Would you output the whole listing below, exactly as it reads?

────

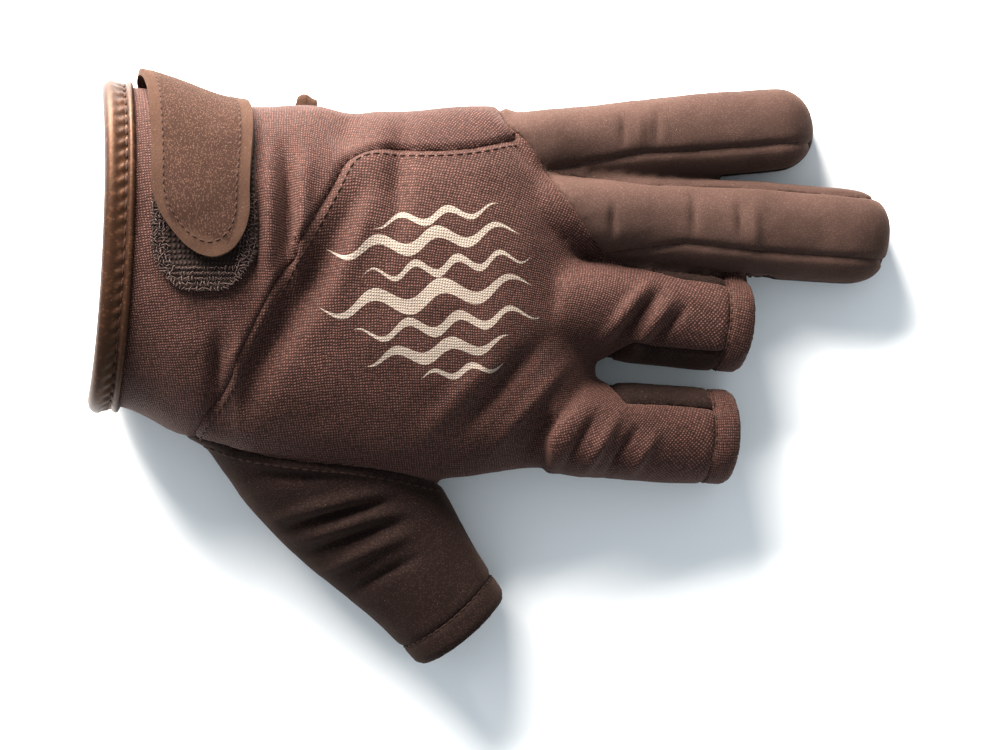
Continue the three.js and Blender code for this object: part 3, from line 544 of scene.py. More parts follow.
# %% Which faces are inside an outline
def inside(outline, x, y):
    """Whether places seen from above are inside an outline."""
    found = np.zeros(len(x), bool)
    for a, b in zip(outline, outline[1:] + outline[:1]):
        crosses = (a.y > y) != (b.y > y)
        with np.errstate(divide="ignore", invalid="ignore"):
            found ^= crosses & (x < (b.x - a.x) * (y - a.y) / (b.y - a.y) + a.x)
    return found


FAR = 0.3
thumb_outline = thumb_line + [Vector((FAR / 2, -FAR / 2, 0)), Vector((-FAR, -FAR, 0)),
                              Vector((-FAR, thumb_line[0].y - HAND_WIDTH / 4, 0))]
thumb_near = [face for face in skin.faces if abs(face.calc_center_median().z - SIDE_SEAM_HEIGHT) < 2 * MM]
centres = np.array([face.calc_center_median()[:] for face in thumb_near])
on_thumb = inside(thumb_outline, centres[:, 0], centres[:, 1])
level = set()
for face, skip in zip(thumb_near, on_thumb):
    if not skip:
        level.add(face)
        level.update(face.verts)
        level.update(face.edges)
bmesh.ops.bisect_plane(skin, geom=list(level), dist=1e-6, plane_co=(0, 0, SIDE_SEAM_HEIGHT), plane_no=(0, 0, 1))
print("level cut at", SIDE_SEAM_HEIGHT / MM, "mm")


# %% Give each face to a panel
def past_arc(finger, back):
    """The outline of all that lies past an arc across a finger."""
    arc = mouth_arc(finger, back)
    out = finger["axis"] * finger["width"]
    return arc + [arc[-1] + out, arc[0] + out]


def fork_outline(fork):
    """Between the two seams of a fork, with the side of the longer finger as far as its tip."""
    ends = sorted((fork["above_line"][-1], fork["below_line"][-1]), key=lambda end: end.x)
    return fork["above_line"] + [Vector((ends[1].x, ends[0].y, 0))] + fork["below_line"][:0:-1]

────

■ Written response ■
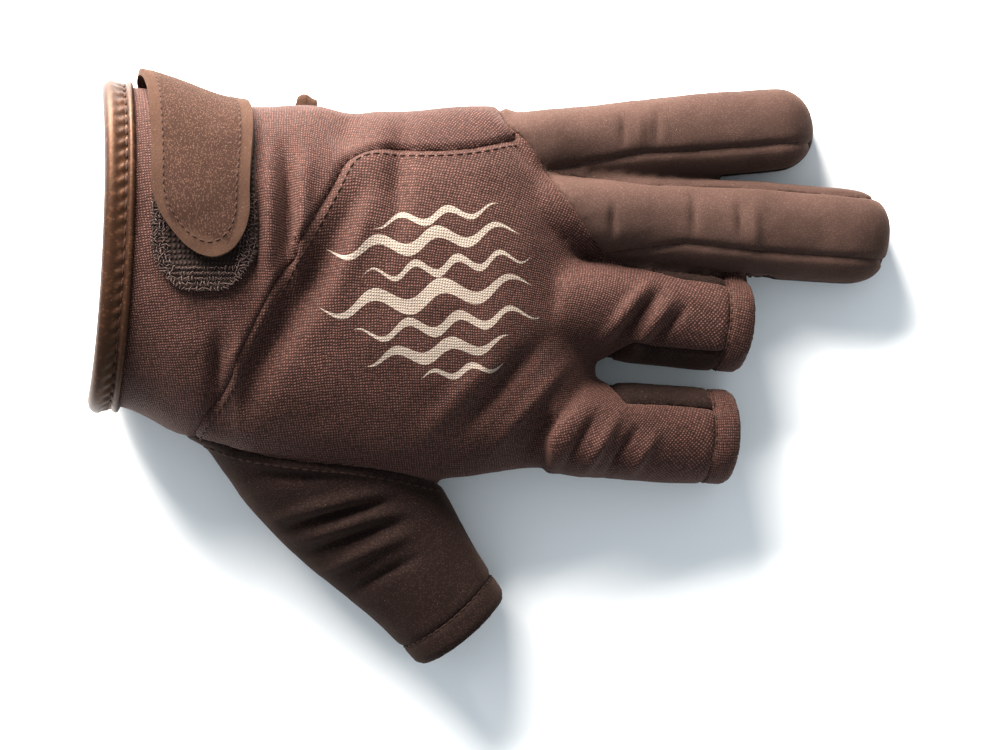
Continue the three.js and Blender code for this object: part 3, from line 544 of scene.py. More parts follow.
# %% Which faces are inside an outline
def inside(outline, x, y):
    """Whether places seen from above are inside an outline."""
    found = np.zeros(len(x), bool)
    for a, b in zip(outline, outline[1:] + outline[:1]):
        crosses = (a.y > y) != (b.y > y)
        with np.errstate(divide="ignore", invalid="ignore"):
            found ^= crosses & (x < (b.x - a.x) * (y - a.y) / (b.y - a.y) + a.x)
    return found


FAR = 0.3
thumb_outline = thumb_line + [Vector((FAR / 2, -FAR / 2, 0)), Vector((-FAR, -FAR, 0)),
                              Vector((-FAR, thumb_line[0].y - HAND_WIDTH / 4, 0))]
thumb_near = [face for face in skin.faces if abs(face.calc_center_median().z - SIDE_SEAM_HEIGHT) < 2 * MM]
centres = np.array([face.calc_center_median()[:] for face in thumb_near])
on_thumb = inside(thumb_outline, centres[:, 0], centres[:, 1])
level = set()
for face, skip in zip(thumb_near, on_thumb):
    if not skip:
        level.add(face)
        level.update(face.verts)
        level.update(face.edges)
bmesh.ops.bisect_plane(skin, geom=list(level), dist=1e-6, plane_co=(0, 0, SIDE_SEAM_HEIGHT), plane_no=(0, 0, 1))
print("level cut at", SIDE_SEAM_HEIGHT / MM, "mm")


# %% Give each face to a panel
def past_arc(finger, back):
    """The outline of all that lies past an arc across a finger."""
    arc = mouth_arc(finger, back)
    out = finger["axis"] * finger["width"]
    return arc + [arc[-1] + out, arc[0] + out]


def fork_outline(fork):
    """Between the two seams of a fork, with the side of the longer finger as far as its tip."""
    ends = sorted((fork["above_line"][-1], fork["below_line"][-1]), key=lambda end: end.x)
    return fork["above_line"] + [Vector((ends[1].x, ends[0].y, 0))] + fork["below_line"][:0:-1]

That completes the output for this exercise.